** Start DATA EXCERPT **

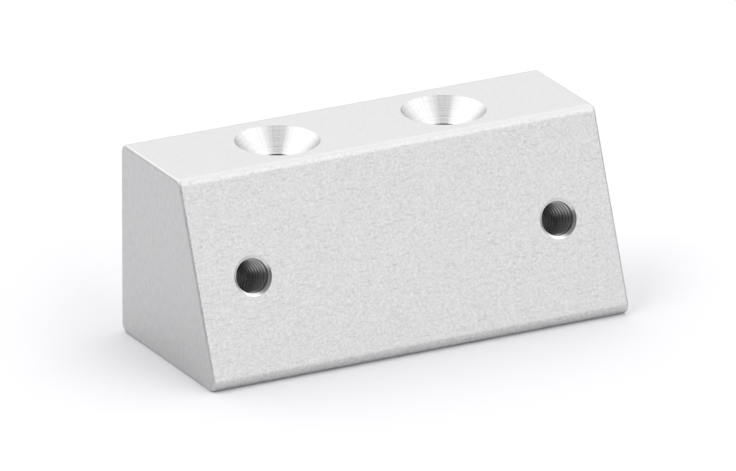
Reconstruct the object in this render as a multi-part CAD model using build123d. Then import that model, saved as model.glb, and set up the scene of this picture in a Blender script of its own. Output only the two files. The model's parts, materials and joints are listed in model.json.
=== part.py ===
"""Machined aluminium mounting block: a bar with one sloping face, screwed down through two countersunk
holes, with two tapped holes square to the slope.

Millimetres. The origin is the middle of the base. +X runs along the block, +Y points to its upright
back and +Z is up, so the sloping face looks towards -Y and a little upwards.
"""

import os
from math import atan2, cos, radians, sin, tan

from build123d import *

# Block
LENGTH = 60.0
HEIGHT = 25.5
BASE_DEPTH = 26.0
TOP_DEPTH = 16.0
LONG_EDGE_RADIUS = 1.2  # the four edges along the block
END_EDGE_RADIUS = 0.4  # the edges round each sawn end

# Countersunk holes for M5 screws, down through the top
SCREW_SPACING = 24.0
SCREW_FROM_BACK = 8.5
SCREW_HOLE_DIAMETER = 5.3
COUNTERSINK_DIAMETER = 11.0
COUNTERSINK_ANGLE = 90.0

# Blind M5 holes, drilled to tapping size, square to the sloping face
TAPPED_FROM_END = 8.0
TAPPED_UP_THE_SLOPE = 14.0  # from the sharp lower edge, along the sloping face
TAPPING_DRILL_DIAMETER = 4.2
TAPPED_DEPTH = 15.0
TAPPED_MOUTH_DIAMETER = 5.3
TAPPED_MOUTH_ANGLE = 90.0
DRILL_POINT_ANGLE = 118.0

# How far a cutter stands clear of the face that it enters or leaves
OVERCUT = 1.0

BACK_Y = BASE_DEPTH / 2
TOP_FRONT_Y = BACK_Y - TOP_DEPTH
LEAN = atan2(BASE_DEPTH - TOP_DEPTH, HEIGHT)  # of the sloping face, from upright


def bar():
    """The bare bar: its section rounded along the length, then the edges of both ends broken."""
    section = Plane.YZ * Polygon(
        (-BASE_DEPTH / 2, 0), (BACK_Y, 0), (BACK_Y, HEIGHT), (TOP_FRONT_Y, HEIGHT), align=None
    )
    section = fillet(section.vertices(), LONG_EDGE_RADIUS)
    body = extrude(section, LENGTH / 2, both=True)
    ends = body.faces().filter_by(Axis.X)
    return fillet(ends.edges(), END_EDGE_RADIUS)


def hole_cutter(drill_diameter, depth, mouth_diameter, mouth_angle, point_angle):
    """What a drill and a countersink remove: along -Z, with the rim of the mouth in the plane z = 0."""
    drill_radius = drill_diameter / 2
    mouth_radius = mouth_diameter / 2
    mouth_spread = tan(radians(mouth_angle) / 2)
    profile = Plane.XZ * Polygon(
        (0, OVERCUT),
        (mouth_radius + OVERCUT * mouth_spread, OVERCUT),
        (drill_radius, (drill_radius - mouth_radius) / mouth_spread),
        (drill_radius, -depth),
        (0, -depth - drill_radius / tan(radians(point_angle) / 2)),
        align=None,
    )
    return revolve(profile, Axis.Z)


def screw_holes():
    """Cutters for the countersunk holes, which pass right through the block."""
    cutter = hole_cutter(
        SCREW_HOLE_DIAMETER, HEIGHT + OVERCUT, COUNTERSINK_DIAMETER, COUNTERSINK_ANGLE, DRILL_POINT_ANGLE
    )
    middle = Pos(0, BACK_Y - SCREW_FROM_BACK, HEIGHT)
    return [middle * Pos(side * SCREW_SPACING / 2) * cutter for side in (-1, 1)]


def tapped_holes():
    """Cutters for the tapped holes, a little above the middle line of the sloping face."""
    cutter = hole_cutter(
        TAPPING_DRILL_DIAMETER, TAPPED_DEPTH, TAPPED_MOUTH_DIAMETER, TAPPED_MOUTH_ANGLE, DRILL_POINT_ANGLE
    )
    slope = Plane(
        origin=(0, TAPPED_UP_THE_SLOPE * sin(LEAN) - BASE_DEPTH / 2, TAPPED_UP_THE_SLOPE * cos(LEAN)),
        x_dir=(1, 0, 0),
        z_dir=(0, -cos(LEAN), sin(LEAN)),
    )
    from_middle = LENGTH / 2 - TAPPED_FROM_END
    return [slope * Pos(side * from_middle) * cutter for side in (-1, 1)]


def mounting_block():
    """The finished block."""
    block = bar() - screw_holes() - tapped_holes()
    block.label = "mounting_block"
    return block


os.makedirs("parts", exist_ok=True)
export_step(mounting_block(), "parts/mounting_block.step")
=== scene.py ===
"""Dresses the machined mounting block and stands it on a pale floor in soft studio light.

Metres, in the part's own frame: +X runs along the block, its sloping face looks towards -Y and a
little upwards, and +Z is up. The block is one piece of aluminium, so it is one piece here too.
"""

import json
from collections import namedtuple
from math import cos, pi, radians, sin, tan

import bmesh
import bpy
from mathutils import Matrix, Vector


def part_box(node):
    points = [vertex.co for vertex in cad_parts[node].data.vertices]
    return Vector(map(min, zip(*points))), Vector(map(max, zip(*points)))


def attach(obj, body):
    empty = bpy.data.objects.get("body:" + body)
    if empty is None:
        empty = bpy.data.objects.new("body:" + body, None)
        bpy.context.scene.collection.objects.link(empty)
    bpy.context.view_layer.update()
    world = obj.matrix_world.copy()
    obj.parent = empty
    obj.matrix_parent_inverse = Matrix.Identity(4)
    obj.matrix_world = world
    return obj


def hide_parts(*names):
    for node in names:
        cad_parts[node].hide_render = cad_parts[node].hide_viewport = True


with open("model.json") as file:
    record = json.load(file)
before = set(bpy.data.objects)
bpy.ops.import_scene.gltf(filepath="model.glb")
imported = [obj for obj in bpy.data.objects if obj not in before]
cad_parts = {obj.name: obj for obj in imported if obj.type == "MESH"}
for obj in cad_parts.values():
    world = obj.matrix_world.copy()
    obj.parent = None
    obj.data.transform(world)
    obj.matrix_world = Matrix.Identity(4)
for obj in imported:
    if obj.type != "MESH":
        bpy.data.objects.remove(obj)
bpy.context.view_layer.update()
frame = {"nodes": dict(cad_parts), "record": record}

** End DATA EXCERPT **

## AIM OF THE TASK
Give back exactly the stretch that opens on the line with "block = bar()" and closes on the line with "obj.matrix_parent_inverse = Matrix.Identity(4)".

## EXERCISE OUTPUT
    block = bar() - screw_holes() - tapped_holes()
    block.label = "mounting_block"
    return block


os.makedirs("parts", exist_ok=True)
export_step(mounting_block(), "parts/mounting_block.step")
=== scene.py ===
"""Dresses the machined mounting block and stands it on a pale floor in soft studio light.

Metres, in the part's own frame: +X runs along the block, its sloping face looks towards -Y and a
little upwards, and +Z is up. The block is one piece of aluminium, so it is one piece here too.
"""

import json
from collections import namedtuple
from math import cos, pi, radians, sin, tan

import bmesh
import bpy
from mathutils import Matrix, Vector


def part_box(node):
    points = [vertex.co for vertex in cad_parts[node].data.vertices]
    return Vector(map(min, zip(*points))), Vector(map(max, zip(*points)))


def attach(obj, body):
    empty = bpy.data.objects.get("body:" + body)
    if empty is None:
        empty = bpy.data.objects.new("body:" + body, None)
        bpy.context.scene.collection.objects.link(empty)
    bpy.context.view_layer.update()
    world = obj.matrix_world.copy()
    obj.parent = empty
    obj.matrix_parent_inverse = Matrix.Identity(4)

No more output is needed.